_TASK INSTRUCTIONS:_ Output a verbatim copy of the data, cut off after the line that contains "wasm.setup();".
## Start
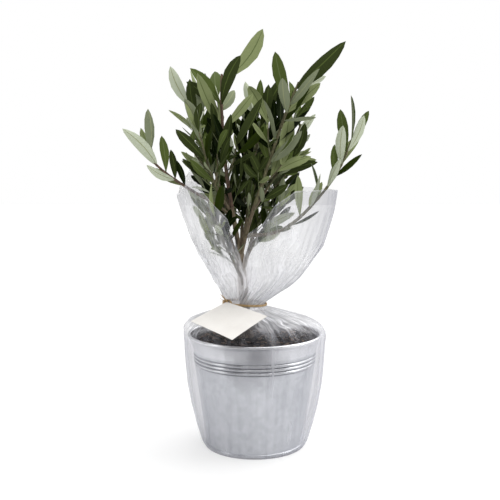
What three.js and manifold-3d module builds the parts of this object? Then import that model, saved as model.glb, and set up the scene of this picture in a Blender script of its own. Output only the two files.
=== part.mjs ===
// Potted olive tree: a young olive in a galvanised pot. Clear film is wrapped round the pot and gathered
// at the trunk by a raffia tie that holds a bare gift card. Millimetres, +Z up, the front faces -Y, and
// the origin is the centre of the flat underside.
import * as THREE from 'three';
import { mergeVertices } from 'three/addons/utils/BufferGeometryUtils.js';
import Module from 'manifold-3d';

const wasm = await Module();
wasm.setup();

// Driving dimensions.
const seat = 0.3; // clearance between pieces that touch
const filmSheet = 0.6;
const potFoot = filmSheet + seat;
const potHeight = 107;
const potWall = 1.2;
const baseRadius = 46.5;
const ridgeRadius = 57.5;
const rimRadius = 63;
const ridgeHeight = 84;
const ridgePitch = 3.3;
const soilTop = 103.5;
const soilDrop = 3; // the soil's edge lies lower than its crown
const trunkFoot = 97; // where the trunk's line starts, under the soil
const tieHeight = 135.3;
const neckAt = new THREE.Vector3(-9.5, 0, tieHeight);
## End
_ANSWER FOR THE TASK:_
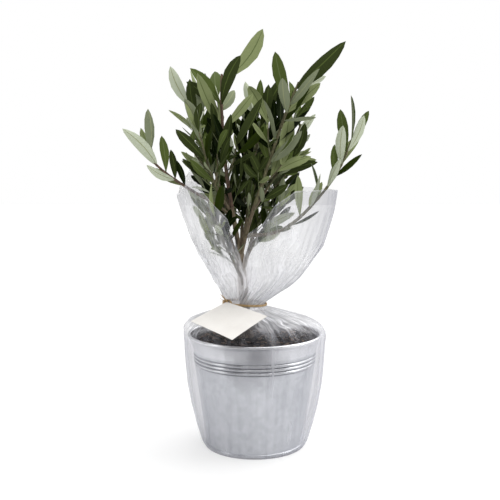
What three.js and manifold-3d module builds the parts of this object? Then import that model, saved as model.glb, and set up the scene of this picture in a Blender script of its own. Output only the two files.
=== part.mjs ===
// Potted olive tree: a young olive in a galvanised pot. Clear film is wrapped round the pot and gathered
// at the trunk by a raffia tie that holds a bare gift card. Millimetres, +Z up, the front faces -Y, and
// the origin is the centre of the flat underside.
import * as THREE from 'three';
import { mergeVertices } from 'three/addons/utils/BufferGeometryUtils.js';
import Module from 'manifold-3d';

const wasm = await Module();
wasm.setup();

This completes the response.